CP-060S, (-)-(S)-2-[3,5-bis(1,1-dimethylethyl)-4-hydroxypheny1]-3-[3-[N-met hyl-N-[2-(3,4-methylenedioxyphenoxy)ethyl]amino]propyl]-1,3-thi azolidin-4-one hydrogen fumarate is a novel cardioprotective drug, which is able to prevent Na+-, Ca2+-overload and also has Ca2+ channel blocking activity. The latter action of CP-060S was characterized by radioligand binding experiments with rat cardiac membranes in terms of the interaction with the three principal binding sites on the L-type Ca2+ channel, which bind such drugs as the 1,4-dihydropyridines, phenylalkylamines and benzothiazepines.

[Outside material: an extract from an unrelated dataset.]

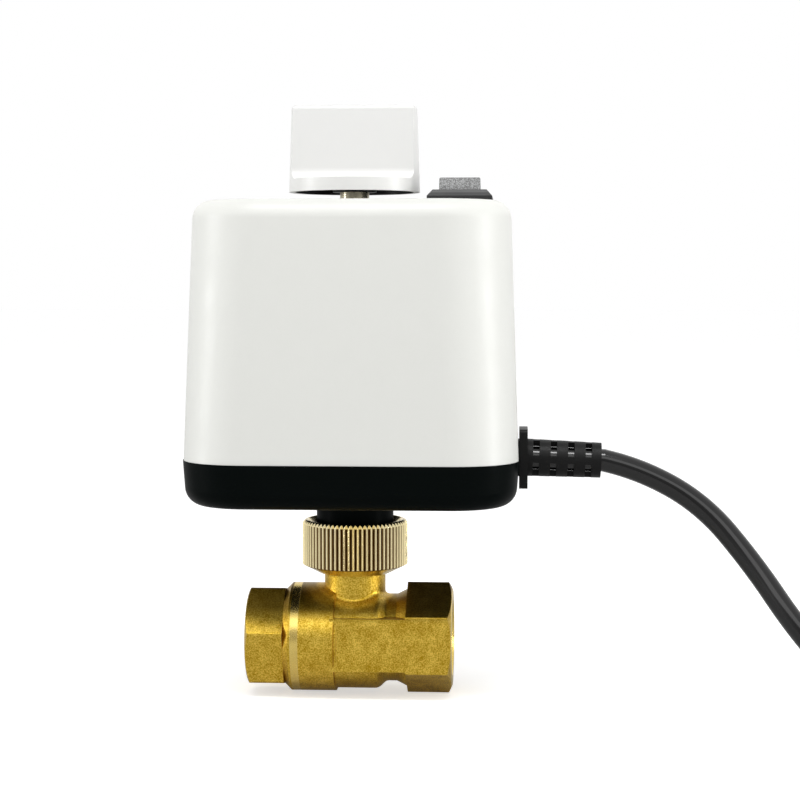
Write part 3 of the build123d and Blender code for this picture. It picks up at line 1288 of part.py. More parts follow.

CP-060S exhibited complete and concentration-dependent inhibition of [3H](+)-PN200-110, [3H](-)-desmethoxyverapamil and [3H]cis-(+)-diltiazem binding to their specific binding sites. Saturation studies showed that CP-060S increased the Kd of [3H](+)-PN200-110 and [3H](-)-desmethoxyverapamil without causing a significant change in the maximum binding density. The dissociation kinetics of the three radioligands were accelerated by CP-060S. These results suggest that CP-060S interacts with a novel binding site on the L-type Ca2+ channel and has a negative allosteric interaction with the three principal binding sites for the 1,4-dihydropyridines, phenylalkylamines and benzothiazepines.

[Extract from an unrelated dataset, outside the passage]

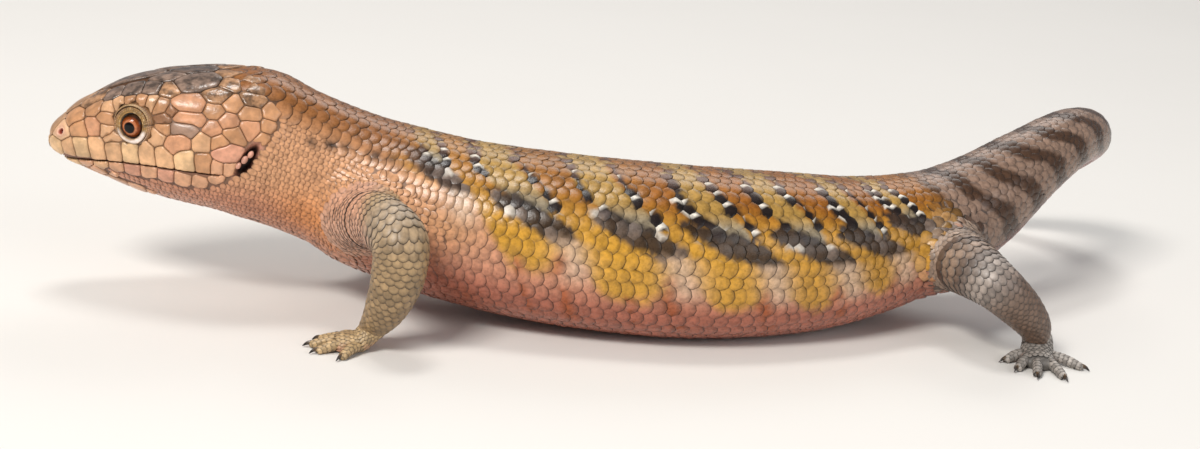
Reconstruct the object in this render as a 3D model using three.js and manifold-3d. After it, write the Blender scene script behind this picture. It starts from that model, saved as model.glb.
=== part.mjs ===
// A young blue tongued skink at life size, at rest on its belly with the head raised
// and the tail lifted and curled round behind it.
//
// Millimetres, +Z up. The floor is z = 0. The head points to -X, and the animal's
// left side faces -Y. The spine is a smooth curve through named stations. At each
// station the body has a half width, a rise above the spine and a drop below it.

import * as THREE from "three";
import { LoftGeometry } from "three/addons/geometries/LoftGeometry.js";
import { mergeVertices } from "three/addons/utils/BufferGeometryUtils.js";
import Module from "manifold-3d";

const wasm = await Module();
wasm.setup();

// Clearance kept between pieces that touch.
const GAP = 0.3;

// Detail thinner than this is merged into the surface round it.
const SLIVER = 0.006;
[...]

Mechanisms of vasoinhibitory effect of cardioprotective agent, CP-060S, in rat aorta

Vasoinhibitory effects of (-)-(S)-2-[3,5-bis(1, 1-dimethylethyl)-4-hydroxyphenyl]-3-[3-[N-methyl-N-[2-(3, 4-methylenedioxyphenoxy)ethyl]amino]propyl]-1,3-thiazolidin- 4-one hydrogen fumarate (CP-060S), a synthesized cardioprotective agent, were examined. In the rat aortic rings, the contractile responses to cumulative application of angiotensin II, [Arg(8)]-vasopressin (vasopressin), or prostaglandin F(2alpha) were inhibited by CP-060S in a concentration-dependent manner. The Ca(2+)-induced contractions in the presence of vasopressin or prostaglandin F(2alpha) were also inhibited by CP-060S in a concentration-dependent manner. The inhibitory effect of 10(-5) M CP-060S on phenylephrine-induced contraction was as potent as that of 10(-6) M nifedipine, and the combined addition of 10(-6) M nifedipine and 10(-5) M CP-060S showed the effect similar to that of 10(-5) M CP-060S alone. In rat aorta loaded with a Ca(2+) indicator, fura-PE3, 10(-5) M CP-060S completely inhibited the high K(+)-induced increase in cytosolic Ca(2+) level ([Ca(2+)](i)) and contraction. In contrast, 10(-5) M CP-060S only partially inhibited the increase in [Ca(2+)](i) and contraction due to phenylephrine or prostaglandin F(2alpha). In the presence of 10(-6) M nifedipine, 10(-5) M CP-060S did not inhibit the increase in [Ca(2+)](i) and contraction induced by prostaglandin F(2alpha). In a Ca(2+)-free medium, the phasic increases in contraction and [Ca(2+)](i) induced by phenylephrine were not affected by 10(-5) M CP-060S. These results suggest that the vasoinhibitory effect of CP-060S in rat aortic rings is due mainly to the inhibition of L-type voltage-dependent Ca(2+)-channels.